The only difference is the choice of your poison, but your addiction is an addiction all the same, and the solution will be the same.
If a gambler and an alcoholic are trapped in a life-long disease, then you too are trapped with a life-long disease — it’s the disease of over-eating.
If the alcoholic has an inappropriate relationship with alcohol, and he does, then you have an inappropriate relationship with food.
The alcoholic is addicted to the sugar in the alcohol, and you’re addicted to the sugar in food, these diseases represent two sides of the exact same coin.
The outcomes are different – but the poison is the same. One poison will make you stumble in the street; the other will clog your arteries and make your skin stretch to levels it was not designed to stretch to. Both will embarrass you and will mock you and will continue to harass you without the slightest hint of remorse.
So what do you do?
Do you let this disease inexplicably disrupt your life….or do you take action. Most people will be forced to cope with the unwelcomed disruption that this addiction offers. However, there are a select few who are willing to put this disease in its place.
There are a few, who decide to deal with this disease in the same way that the effective alcoholic deals with his disease, aka ….in a very serious manner.
The alcoholic gets help!
A Religious Perspective on Overeating
So why do humans crave food, or alcohol, or sex to the excess – why can these cravings never be satisfied.
The religious person would tell you that you were “made to crave.” They would say that you were created with a void that only a daily relationship with your creator can fill.
The religious person would say, “Because you don’t have such a relationship with your creator, you must depend on other sources of fulfillment to help keep your sanity, to help you cope, to keep you from losing it, to give you a reason to go on.”

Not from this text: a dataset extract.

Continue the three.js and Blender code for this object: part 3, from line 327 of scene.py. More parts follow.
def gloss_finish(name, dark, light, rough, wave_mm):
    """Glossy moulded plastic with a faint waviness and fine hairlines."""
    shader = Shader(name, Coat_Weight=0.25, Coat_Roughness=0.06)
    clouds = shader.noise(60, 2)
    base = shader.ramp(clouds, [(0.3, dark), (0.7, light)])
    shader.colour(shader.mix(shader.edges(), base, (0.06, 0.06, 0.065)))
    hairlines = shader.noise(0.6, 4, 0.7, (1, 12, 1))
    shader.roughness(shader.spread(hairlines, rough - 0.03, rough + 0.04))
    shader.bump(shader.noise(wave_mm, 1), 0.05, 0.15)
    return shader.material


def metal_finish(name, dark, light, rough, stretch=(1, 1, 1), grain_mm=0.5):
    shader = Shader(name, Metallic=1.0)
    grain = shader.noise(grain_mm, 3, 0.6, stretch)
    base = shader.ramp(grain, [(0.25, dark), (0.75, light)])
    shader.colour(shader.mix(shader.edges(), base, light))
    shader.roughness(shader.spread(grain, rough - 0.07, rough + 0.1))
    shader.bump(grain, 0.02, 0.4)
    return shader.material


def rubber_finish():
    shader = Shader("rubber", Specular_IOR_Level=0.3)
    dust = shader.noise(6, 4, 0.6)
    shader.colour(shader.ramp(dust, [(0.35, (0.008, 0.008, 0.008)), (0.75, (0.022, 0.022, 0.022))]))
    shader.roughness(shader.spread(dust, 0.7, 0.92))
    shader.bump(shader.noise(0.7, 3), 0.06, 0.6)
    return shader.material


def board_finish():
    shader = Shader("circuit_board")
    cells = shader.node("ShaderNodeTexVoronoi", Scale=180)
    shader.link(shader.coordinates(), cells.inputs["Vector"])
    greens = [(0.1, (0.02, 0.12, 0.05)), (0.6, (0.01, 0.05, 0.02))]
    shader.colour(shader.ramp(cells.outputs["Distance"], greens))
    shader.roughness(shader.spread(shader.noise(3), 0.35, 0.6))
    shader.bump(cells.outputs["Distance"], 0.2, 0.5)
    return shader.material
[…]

They would claim that false fulfillments such as food, sex, alcohol, and gambling have horrific side-effects, while a relationship with your creator will only make you better (much better). They would claim the only hope for a life “free” from addictions is to switch addictions; to switch from a food addiction, to a “creator addiction” – as only the one who created you could possibly fulfill you. They would claim that freedom only exists as part of a daily walk with God.
An Alcoholic Anonymous (AA) Perspective on Overeating
The AA perspective is slightly different, the AA member would tell you that there is no freedom for you – they would say that you never get free from your disease.
After being in AA for 20 years, you still must go to the meetings and say, “My name is Mr. Self Development, and I’m an alcoholic.”
And the reason that you must say that you’re an alcoholic is because the moment that you forget that you’re an alcoholic, the moment you forget your disease, you’re subject to return to the bottle. You must constantly remind yourself of your disease, lest you forget. This approach has worked for countless numbers of people.
So the AA proclaims that they can get you “clean,” but “freedom” is elusive – you’ll have to manage your disease for the rest of your life.
I would liken the AA approach to weight watchers or Overeaters Anonymous (OA) – you succeed through proper and consistent management (with support), day-by-day.
In Closing
You must break the addiction to sugar in order to have any hope of success. These solutions are not perhaps as glamorous as the quick fixes promised by magazine covers, but unlike the magazine covers, they will provide lasting results. You may need to sit in a room with some fruits and vegetables and nuts for a few days and shake until your body begins to recover from the sugar addiction, but if you take your addiction seriously, help is to be had.